RAW RECORDS:
.....
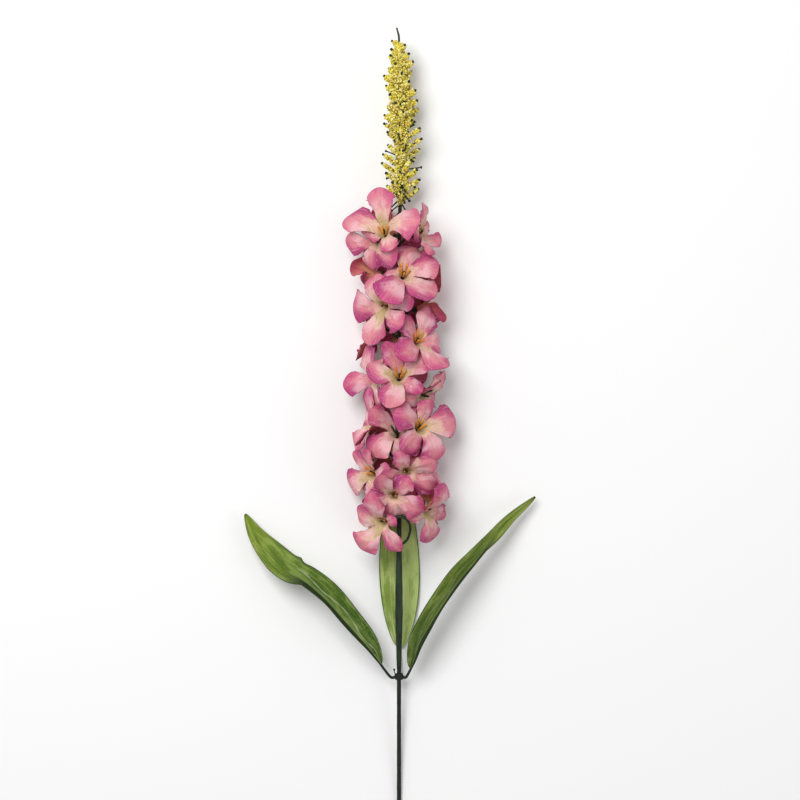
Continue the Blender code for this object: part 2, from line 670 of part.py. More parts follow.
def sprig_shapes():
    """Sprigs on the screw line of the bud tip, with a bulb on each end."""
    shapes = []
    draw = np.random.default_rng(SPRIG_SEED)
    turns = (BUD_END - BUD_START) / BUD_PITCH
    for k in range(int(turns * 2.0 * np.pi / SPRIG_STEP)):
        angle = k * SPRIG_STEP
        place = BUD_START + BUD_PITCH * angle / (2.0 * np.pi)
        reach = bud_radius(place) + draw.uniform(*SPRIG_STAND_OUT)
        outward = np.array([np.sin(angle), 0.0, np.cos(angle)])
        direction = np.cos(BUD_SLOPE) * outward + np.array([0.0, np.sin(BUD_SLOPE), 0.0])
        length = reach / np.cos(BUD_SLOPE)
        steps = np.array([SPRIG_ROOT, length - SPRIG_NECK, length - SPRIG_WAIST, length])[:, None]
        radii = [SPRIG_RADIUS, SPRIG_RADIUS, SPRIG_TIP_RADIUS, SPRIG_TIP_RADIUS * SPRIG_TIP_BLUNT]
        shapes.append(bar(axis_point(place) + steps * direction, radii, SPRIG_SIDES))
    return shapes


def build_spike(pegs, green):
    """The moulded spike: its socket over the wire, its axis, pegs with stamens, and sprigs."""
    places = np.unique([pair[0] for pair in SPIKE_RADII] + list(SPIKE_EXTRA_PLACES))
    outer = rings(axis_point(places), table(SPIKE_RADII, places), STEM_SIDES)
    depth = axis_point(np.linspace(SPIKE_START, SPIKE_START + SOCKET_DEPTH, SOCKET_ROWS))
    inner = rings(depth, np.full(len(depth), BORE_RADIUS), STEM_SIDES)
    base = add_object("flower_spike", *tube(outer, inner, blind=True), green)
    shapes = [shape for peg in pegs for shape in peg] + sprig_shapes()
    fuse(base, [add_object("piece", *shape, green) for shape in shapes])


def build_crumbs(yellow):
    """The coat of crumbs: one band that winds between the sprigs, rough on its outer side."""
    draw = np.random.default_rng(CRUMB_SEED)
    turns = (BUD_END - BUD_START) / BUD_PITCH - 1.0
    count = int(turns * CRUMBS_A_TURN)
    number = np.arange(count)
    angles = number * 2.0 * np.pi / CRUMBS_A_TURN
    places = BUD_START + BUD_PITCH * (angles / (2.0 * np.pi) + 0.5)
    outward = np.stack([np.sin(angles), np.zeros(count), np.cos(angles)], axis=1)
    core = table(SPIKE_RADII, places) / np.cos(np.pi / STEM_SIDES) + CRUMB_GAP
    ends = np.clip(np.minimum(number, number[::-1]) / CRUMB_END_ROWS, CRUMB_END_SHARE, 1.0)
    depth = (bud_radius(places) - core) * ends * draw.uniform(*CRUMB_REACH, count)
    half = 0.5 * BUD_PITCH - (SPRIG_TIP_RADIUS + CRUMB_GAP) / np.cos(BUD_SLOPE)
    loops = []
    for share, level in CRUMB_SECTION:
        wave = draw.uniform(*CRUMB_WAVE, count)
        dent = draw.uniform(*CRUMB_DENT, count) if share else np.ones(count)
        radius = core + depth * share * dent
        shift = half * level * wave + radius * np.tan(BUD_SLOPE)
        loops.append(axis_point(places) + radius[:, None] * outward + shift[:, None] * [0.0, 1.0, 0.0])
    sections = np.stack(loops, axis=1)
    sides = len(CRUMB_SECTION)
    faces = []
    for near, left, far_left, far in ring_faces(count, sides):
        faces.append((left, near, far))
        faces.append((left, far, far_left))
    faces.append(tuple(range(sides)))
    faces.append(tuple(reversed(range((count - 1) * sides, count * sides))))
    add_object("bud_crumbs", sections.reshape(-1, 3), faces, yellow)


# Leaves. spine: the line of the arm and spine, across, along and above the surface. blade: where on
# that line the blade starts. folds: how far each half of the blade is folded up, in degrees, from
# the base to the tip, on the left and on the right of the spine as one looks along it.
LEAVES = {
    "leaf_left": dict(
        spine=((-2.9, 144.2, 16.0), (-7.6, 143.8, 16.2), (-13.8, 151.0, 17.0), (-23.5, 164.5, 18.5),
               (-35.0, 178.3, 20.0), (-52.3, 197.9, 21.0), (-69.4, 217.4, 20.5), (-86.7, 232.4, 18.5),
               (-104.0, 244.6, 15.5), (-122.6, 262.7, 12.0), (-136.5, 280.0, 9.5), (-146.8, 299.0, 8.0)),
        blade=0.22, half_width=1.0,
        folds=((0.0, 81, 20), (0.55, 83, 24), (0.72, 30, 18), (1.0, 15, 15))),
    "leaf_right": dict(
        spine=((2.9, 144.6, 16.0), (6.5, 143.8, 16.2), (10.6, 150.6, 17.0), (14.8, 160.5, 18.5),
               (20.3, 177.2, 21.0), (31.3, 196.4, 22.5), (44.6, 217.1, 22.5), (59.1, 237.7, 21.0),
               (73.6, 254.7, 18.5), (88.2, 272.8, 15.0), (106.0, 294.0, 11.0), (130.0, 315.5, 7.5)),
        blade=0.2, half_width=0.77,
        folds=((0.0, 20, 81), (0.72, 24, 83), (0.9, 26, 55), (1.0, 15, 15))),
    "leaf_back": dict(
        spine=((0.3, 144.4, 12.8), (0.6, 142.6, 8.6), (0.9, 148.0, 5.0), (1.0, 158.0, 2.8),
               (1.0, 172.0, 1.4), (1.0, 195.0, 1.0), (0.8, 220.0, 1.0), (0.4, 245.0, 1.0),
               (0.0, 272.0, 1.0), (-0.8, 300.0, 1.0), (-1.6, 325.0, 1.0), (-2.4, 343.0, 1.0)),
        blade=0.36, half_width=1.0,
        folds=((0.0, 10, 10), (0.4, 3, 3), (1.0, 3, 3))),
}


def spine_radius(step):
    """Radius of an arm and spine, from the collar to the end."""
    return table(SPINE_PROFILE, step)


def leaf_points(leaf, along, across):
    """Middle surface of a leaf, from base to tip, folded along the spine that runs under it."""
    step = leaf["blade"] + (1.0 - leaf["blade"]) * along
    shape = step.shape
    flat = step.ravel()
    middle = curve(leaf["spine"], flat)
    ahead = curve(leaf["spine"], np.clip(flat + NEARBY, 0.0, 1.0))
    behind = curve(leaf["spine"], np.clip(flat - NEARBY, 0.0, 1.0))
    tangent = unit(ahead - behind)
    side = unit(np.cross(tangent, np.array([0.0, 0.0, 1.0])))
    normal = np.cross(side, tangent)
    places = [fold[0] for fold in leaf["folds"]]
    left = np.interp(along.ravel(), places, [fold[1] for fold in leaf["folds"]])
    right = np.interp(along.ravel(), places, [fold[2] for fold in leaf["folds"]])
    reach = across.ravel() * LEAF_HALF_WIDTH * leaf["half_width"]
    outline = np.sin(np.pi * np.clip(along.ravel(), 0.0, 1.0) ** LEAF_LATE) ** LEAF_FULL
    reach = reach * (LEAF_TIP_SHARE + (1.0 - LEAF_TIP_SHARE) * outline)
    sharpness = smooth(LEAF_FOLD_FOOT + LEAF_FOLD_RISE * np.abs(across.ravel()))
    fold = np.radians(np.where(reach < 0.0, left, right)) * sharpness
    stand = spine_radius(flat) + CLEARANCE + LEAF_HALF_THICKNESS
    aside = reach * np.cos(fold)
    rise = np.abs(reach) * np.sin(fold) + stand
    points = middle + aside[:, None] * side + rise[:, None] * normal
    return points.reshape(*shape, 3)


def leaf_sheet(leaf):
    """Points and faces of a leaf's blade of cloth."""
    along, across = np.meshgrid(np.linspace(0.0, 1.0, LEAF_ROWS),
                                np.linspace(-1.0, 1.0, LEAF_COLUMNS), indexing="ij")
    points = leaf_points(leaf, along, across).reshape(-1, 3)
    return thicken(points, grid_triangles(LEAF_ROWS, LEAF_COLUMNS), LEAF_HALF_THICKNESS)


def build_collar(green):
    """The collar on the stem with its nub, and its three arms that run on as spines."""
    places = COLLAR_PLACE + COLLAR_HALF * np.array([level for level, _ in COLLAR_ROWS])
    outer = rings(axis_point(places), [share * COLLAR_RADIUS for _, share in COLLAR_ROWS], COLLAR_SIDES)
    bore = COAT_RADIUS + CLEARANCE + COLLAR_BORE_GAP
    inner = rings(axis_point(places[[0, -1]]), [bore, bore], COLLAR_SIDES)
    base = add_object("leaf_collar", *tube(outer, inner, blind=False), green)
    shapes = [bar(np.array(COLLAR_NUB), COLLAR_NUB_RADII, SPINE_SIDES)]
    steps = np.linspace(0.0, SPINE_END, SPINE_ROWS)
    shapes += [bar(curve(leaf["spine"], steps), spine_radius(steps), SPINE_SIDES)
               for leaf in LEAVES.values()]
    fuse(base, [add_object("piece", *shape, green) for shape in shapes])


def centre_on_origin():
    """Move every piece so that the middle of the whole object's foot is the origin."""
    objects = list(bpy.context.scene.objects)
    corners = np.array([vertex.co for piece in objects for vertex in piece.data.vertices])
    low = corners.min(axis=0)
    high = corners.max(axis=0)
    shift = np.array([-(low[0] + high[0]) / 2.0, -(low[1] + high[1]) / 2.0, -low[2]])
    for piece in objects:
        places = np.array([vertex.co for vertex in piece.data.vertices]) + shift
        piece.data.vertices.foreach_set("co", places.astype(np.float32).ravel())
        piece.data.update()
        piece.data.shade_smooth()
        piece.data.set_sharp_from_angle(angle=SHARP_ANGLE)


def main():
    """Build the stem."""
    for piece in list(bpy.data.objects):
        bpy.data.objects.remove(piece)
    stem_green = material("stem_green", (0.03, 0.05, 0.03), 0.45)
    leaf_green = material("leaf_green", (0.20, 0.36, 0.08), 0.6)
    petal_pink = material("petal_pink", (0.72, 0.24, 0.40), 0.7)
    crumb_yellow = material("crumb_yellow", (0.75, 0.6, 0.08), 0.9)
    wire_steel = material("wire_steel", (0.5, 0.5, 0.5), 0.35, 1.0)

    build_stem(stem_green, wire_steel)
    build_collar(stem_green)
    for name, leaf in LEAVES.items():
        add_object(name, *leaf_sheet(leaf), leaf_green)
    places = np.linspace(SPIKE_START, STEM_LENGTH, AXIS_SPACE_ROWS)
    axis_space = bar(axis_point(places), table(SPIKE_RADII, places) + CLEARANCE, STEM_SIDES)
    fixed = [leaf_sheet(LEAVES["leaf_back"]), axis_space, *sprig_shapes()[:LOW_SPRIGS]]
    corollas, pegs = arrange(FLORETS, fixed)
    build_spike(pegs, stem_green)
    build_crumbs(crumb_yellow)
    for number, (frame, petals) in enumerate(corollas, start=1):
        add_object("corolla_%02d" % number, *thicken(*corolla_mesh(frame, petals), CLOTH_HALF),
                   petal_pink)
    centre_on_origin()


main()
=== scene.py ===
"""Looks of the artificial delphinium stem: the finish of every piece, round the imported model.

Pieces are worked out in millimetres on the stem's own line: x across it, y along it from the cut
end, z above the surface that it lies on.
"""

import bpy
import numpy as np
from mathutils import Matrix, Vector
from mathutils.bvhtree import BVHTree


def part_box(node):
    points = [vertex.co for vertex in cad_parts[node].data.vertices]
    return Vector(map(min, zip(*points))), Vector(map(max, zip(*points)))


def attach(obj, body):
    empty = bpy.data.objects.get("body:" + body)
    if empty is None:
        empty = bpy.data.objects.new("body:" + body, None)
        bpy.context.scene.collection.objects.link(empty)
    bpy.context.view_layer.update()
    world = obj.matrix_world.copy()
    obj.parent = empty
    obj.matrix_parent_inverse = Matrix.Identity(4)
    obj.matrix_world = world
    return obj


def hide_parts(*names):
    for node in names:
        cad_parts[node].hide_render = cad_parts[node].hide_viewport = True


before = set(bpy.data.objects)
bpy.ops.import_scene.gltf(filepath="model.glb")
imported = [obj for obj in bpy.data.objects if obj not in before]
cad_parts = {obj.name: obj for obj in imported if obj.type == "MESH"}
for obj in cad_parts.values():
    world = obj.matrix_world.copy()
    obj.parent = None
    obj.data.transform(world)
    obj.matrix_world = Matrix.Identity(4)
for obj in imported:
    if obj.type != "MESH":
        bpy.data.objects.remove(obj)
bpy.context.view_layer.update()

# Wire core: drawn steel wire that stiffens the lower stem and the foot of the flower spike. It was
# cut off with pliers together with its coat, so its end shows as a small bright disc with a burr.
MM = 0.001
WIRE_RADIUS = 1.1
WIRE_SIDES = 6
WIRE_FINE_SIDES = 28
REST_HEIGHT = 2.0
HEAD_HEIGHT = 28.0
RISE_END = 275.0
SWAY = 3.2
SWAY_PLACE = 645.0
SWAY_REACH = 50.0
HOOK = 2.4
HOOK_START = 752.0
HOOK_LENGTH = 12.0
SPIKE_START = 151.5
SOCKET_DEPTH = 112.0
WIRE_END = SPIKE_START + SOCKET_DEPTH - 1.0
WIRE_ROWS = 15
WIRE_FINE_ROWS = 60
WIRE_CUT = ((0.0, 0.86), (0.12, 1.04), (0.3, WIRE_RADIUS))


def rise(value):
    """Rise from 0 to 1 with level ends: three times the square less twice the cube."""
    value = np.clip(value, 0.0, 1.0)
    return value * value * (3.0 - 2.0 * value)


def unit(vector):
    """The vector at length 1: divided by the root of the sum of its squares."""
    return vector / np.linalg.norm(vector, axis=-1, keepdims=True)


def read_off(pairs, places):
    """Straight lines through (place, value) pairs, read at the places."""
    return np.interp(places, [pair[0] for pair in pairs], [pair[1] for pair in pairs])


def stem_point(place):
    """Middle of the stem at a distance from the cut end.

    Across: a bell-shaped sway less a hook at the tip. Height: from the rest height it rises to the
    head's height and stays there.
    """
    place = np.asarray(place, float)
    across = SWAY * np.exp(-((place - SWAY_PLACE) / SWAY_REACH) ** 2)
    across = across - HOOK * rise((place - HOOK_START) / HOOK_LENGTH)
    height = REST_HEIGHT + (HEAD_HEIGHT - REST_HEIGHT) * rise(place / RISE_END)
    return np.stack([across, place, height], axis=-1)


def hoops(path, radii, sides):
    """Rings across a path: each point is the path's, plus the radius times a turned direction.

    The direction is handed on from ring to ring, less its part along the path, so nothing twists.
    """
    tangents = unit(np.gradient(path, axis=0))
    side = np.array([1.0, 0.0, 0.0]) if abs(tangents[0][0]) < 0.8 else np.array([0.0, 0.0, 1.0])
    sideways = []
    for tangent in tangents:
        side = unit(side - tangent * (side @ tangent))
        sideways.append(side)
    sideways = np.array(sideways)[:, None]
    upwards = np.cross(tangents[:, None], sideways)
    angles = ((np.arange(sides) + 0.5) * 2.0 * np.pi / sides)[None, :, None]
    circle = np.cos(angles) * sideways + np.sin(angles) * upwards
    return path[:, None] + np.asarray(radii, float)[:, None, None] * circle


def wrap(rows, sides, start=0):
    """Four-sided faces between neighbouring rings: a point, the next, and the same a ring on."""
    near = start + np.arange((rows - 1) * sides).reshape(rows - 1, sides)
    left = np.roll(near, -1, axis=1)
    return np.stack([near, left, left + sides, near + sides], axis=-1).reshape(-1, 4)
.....
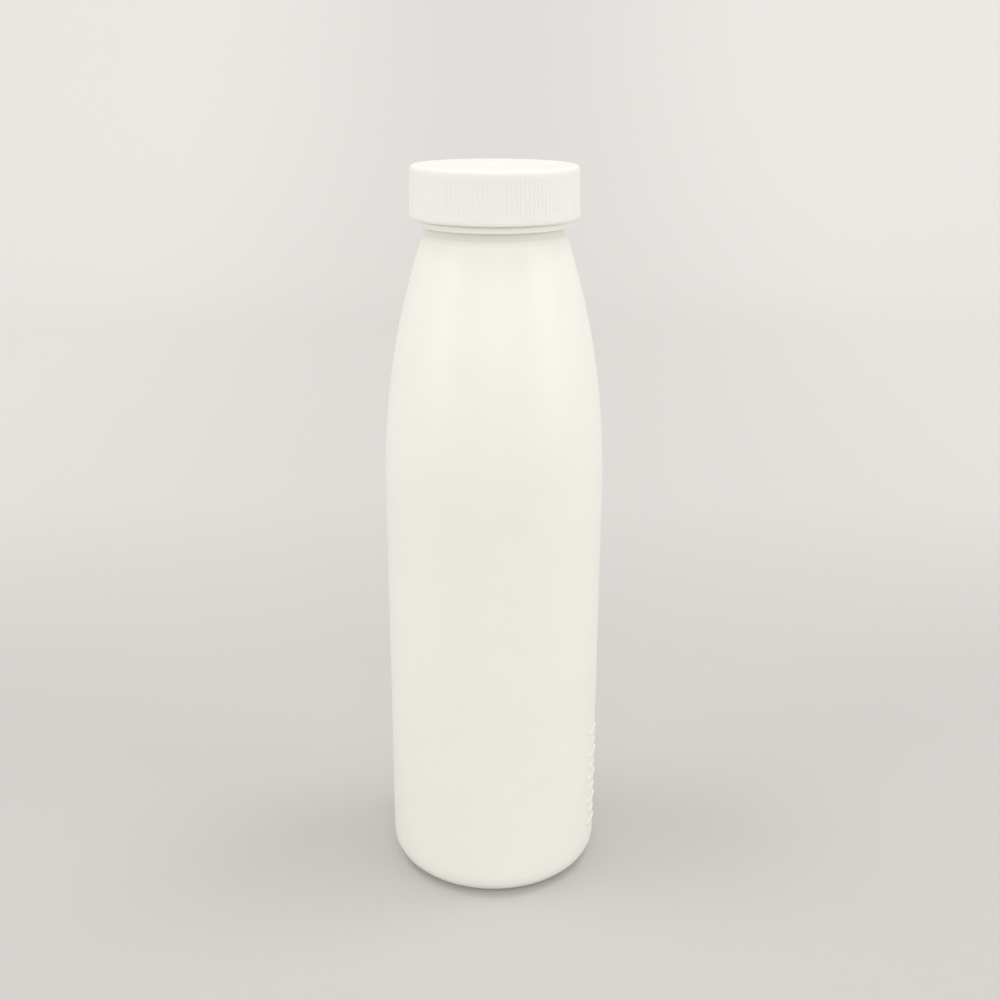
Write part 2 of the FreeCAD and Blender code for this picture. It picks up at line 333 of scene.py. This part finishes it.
.....
SET EXERCISE:
Looking at the data above, return every line from the one with "build_stem(stem_green, wire_steel)" down to the one with "obj.matrix_world = world", exactly and inclusively.

RESULT OF THE EXERCISE:
    build_stem(stem_green, wire_steel)
    build_collar(stem_green)
    for name, leaf in LEAVES.items():
        add_object(name, *leaf_sheet(leaf), leaf_green)
    places = np.linspace(SPIKE_START, STEM_LENGTH, AXIS_SPACE_ROWS)
    axis_space = bar(axis_point(places), table(SPIKE_RADII, places) + CLEARANCE, STEM_SIDES)
    fixed = [leaf_sheet(LEAVES["leaf_back"]), axis_space, *sprig_shapes()[:LOW_SPRIGS]]
    corollas, pegs = arrange(FLORETS, fixed)
    build_spike(pegs, stem_green)
    build_crumbs(crumb_yellow)
    for number, (frame, petals) in enumerate(corollas, start=1):
        add_object("corolla_%02d" % number, *thicken(*corolla_mesh(frame, petals), CLOTH_HALF),
                   petal_pink)
    centre_on_origin()


main()
=== scene.py ===
"""Looks of the artificial delphinium stem: the finish of every piece, round the imported model.

Pieces are worked out in millimetres on the stem's own line: x across it, y along it from the cut
end, z above the surface that it lies on.
"""

import bpy
import numpy as np
from mathutils import Matrix, Vector
from mathutils.bvhtree import BVHTree


def part_box(node):
    points = [vertex.co for vertex in cad_parts[node].data.vertices]
    return Vector(map(min, zip(*points))), Vector(map(max, zip(*points)))


def attach(obj, body):
    empty = bpy.data.objects.get("body:" + body)
    if empty is None:
        empty = bpy.data.objects.new("body:" + body, None)
        bpy.context.scene.collection.objects.link(empty)
    bpy.context.view_layer.update()
    world = obj.matrix_world.copy()
    obj.parent = empty
    obj.matrix_parent_inverse = Matrix.Identity(4)
    obj.matrix_world = world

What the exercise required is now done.